Clifford was millimetres away from putting Lancaster in the semi-final, with the black ball coming to rest in the jaws of the far corner pocket. With his opponent only having to make one other pot before the black, Clifford lost by the narrowest of margins to see the scores pulled back to 5-4. Osborne stepped up for Lancaster to try and put them into the semi-final, but he was outplayed from start to finish by his opponent, who punished Osborne’s one bad shot by slowly but assuredly clearing up his remaining four balls and the black, to force the second three man playoff of the night.
Captain Osborne chose to nominate the three players that had performed the best against Manchester in Worthington, Gill and Floyd. With only two spare tables all three games could not be played simultaneously as was the case with the second team. This saw Floyd and Gill step up for Lancaster, with Floyd losing with only one ball remaining to pot, and Gill making a fantastic clearance to tie the decider at 1-1. This saw Worthington up against Manchester’s captain to try and keep Lancaster’s hopes alive.
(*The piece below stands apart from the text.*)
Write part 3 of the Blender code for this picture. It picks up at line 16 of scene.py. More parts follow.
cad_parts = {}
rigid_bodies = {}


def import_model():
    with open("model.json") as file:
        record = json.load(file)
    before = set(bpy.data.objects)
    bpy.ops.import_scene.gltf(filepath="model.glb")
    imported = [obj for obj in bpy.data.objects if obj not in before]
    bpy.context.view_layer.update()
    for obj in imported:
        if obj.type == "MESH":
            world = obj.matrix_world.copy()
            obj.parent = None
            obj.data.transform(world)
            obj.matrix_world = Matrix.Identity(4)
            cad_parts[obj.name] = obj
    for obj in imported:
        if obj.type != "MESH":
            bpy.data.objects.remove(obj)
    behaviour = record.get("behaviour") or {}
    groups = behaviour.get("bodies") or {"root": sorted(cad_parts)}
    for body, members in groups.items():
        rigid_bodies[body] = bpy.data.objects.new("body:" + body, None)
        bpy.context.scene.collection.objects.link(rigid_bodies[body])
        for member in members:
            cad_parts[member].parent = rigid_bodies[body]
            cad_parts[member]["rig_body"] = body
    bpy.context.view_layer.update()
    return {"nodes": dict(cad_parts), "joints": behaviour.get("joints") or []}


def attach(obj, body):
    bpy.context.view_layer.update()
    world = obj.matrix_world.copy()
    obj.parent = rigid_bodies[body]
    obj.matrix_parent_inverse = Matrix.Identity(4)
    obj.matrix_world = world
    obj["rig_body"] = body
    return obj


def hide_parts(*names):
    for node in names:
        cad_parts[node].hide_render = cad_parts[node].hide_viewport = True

Worthington was extremely unlucky to not pot off the break, and with the way in which the balls were laid out, his opponent had only to pot one yellow to give him an unbelievable advantage in the frame. Worthington never really recovered, and although he did nothing wrong he could not prevent his opponent from knocking Lancaster out of the tournament in a Déjà Vu of what had happened to the second team earlier in the night. Although both teams were only a matter of centimetres away from making semi-final appearances, all of Lancaster’s players can be extremely proud of their performance in the inaugural English Universities pool championships, and they will have all put themselves in fantastic stead ahead of BUCS championship pool next year, and just as importantly Roses.